Over the past month, we have seen the safe havens outperforming. This has meant that the Japanese yen, Swiss franc, and to a slightly lesser extent, the Euro have held up relatively well. On the flip-side, the higher risk, growth-oriented, commodity major currencies such as the Australian dollar, New Zealand dollar, and Canadian dollar, have all performed poorly. 

Forex since November

For now, we see little decisive reason for this to change. Although there has been a tick higher in the riskier currencies this morning (potentially on the rumours of a possible cut to Chinese interest rates), we do not see this move as being sustainable. There would need to be a considerable turnaround, consistently, to convince that there could be a decisive recovery on these currencies versus the USD

For a turnaround, volatility needs to fall back again

For any recovery versus the USD, there needs to be a calming of fear levels. Market measures of volatility need to fall back. Right now, markets are extremely sensitive to newsflow, especially surrounding omicron but also US economic data that can impact the Fed’s monetary policy moves. 

Volatility increased sharply in the second week of November as a risk negative bias formed across major forex pairs. Volatility has remained elevated in recent weeks.

Deutsche Bank VI

Friday’s payrolls report should have been USD negative with a decisive miss on the jobs growth. Given how volatile markets are right now, the result was a risk negative swing across major markets. This drove safe haven (JPY and CHF) outperformance on major forex, whilst cyclical forex currencies (AUD and NZD) suffered as a result. 

Watching other volatility gauges such as the VIX may also give a clue as to performance across the major pairs. Whilst the VIX Index remains elevated, fear levels will remain elevated and higher risk commodity currencies will likely underperform.   

S&P 500 VIX

The key levels to watch on major forex

Despite all this, the USD bulls may not get things all their way. We are watching out for a potential correction on USD/CAD. The oil price is beginning to show signs of stability and if this turns into recovery then a rebound in the Canadian dollar could set in.

If the price of Brent Crude can rally above $73.50 then this would be the first decisive sign of recovery. If this does come, then we would begin to play for a CAD rally. We are watching for a close below 1.2743 on USD/CAD as an indication that the market was turning lower. There are already signs of fatigue on the four-hour chart momentum, but USD has been extremely strong as preventing any profit-taking.

It is also worth considering that the Bank of Canada gives a monetary policy update on Wednesday.

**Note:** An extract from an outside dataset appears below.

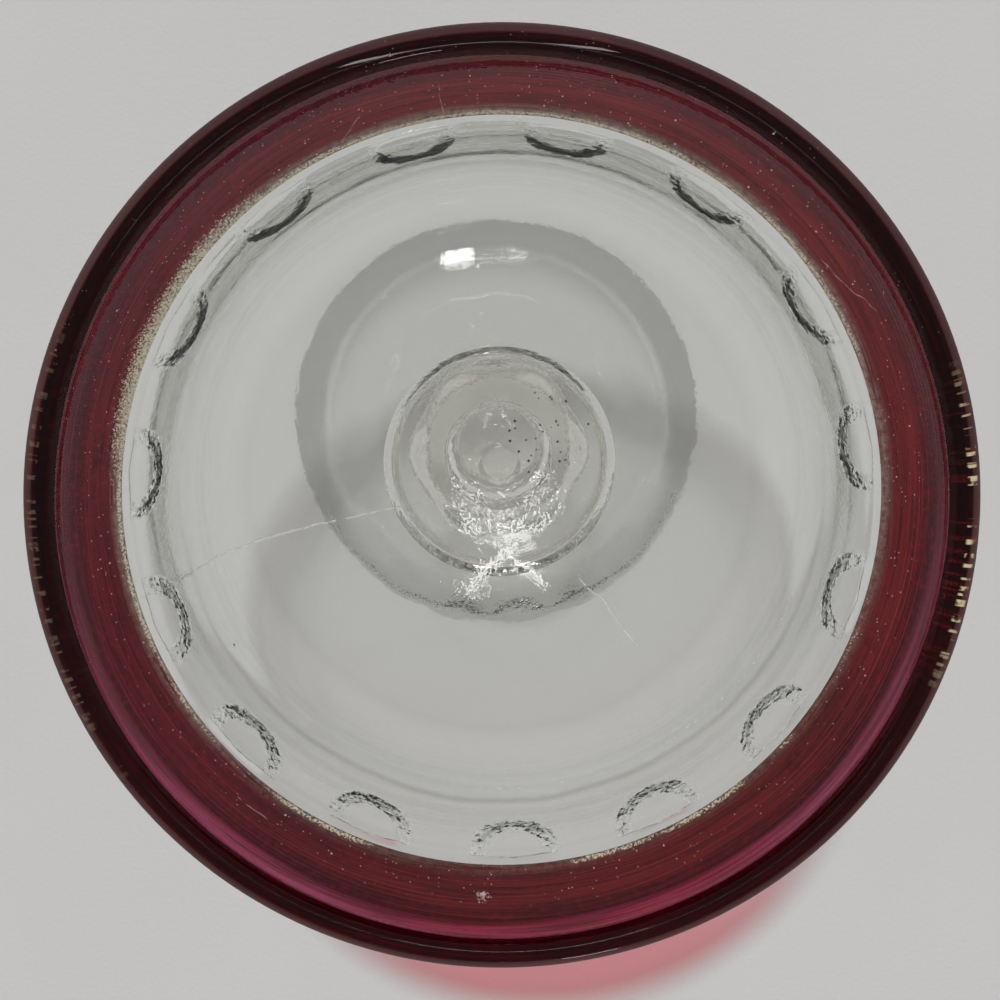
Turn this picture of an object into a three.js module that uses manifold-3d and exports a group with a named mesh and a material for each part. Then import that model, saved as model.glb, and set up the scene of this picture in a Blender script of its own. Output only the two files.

If the BoC looks past omicron and gives a continued upbear assessment, then CAD could also begin to improve.

USD/CAD

It will now take much to convince that the Australian dollar can sustainably turn around. However, on Friday the key support at 0.6990 (November 2020 low) held firm. This morning we have seen a tick higher from an extreme position of 21 on the RSI. However, given the strength of the downtrend of the past five weeks (which today comes in at 0.7120) we would look for at least a trend breach and a higher low above 0.6990 before we can trust any sustainable recovery. This is some way off. 

AUD/USD

Even the potential recovery seen on EUR/USD has backed off. The resistance around 1.1370/1.1385 has so far proved to be too great a hurdle. Although this remains the level we see as a trigger for a potential recovery, for now, we have to still be cautious of any long positions on EUR/USD.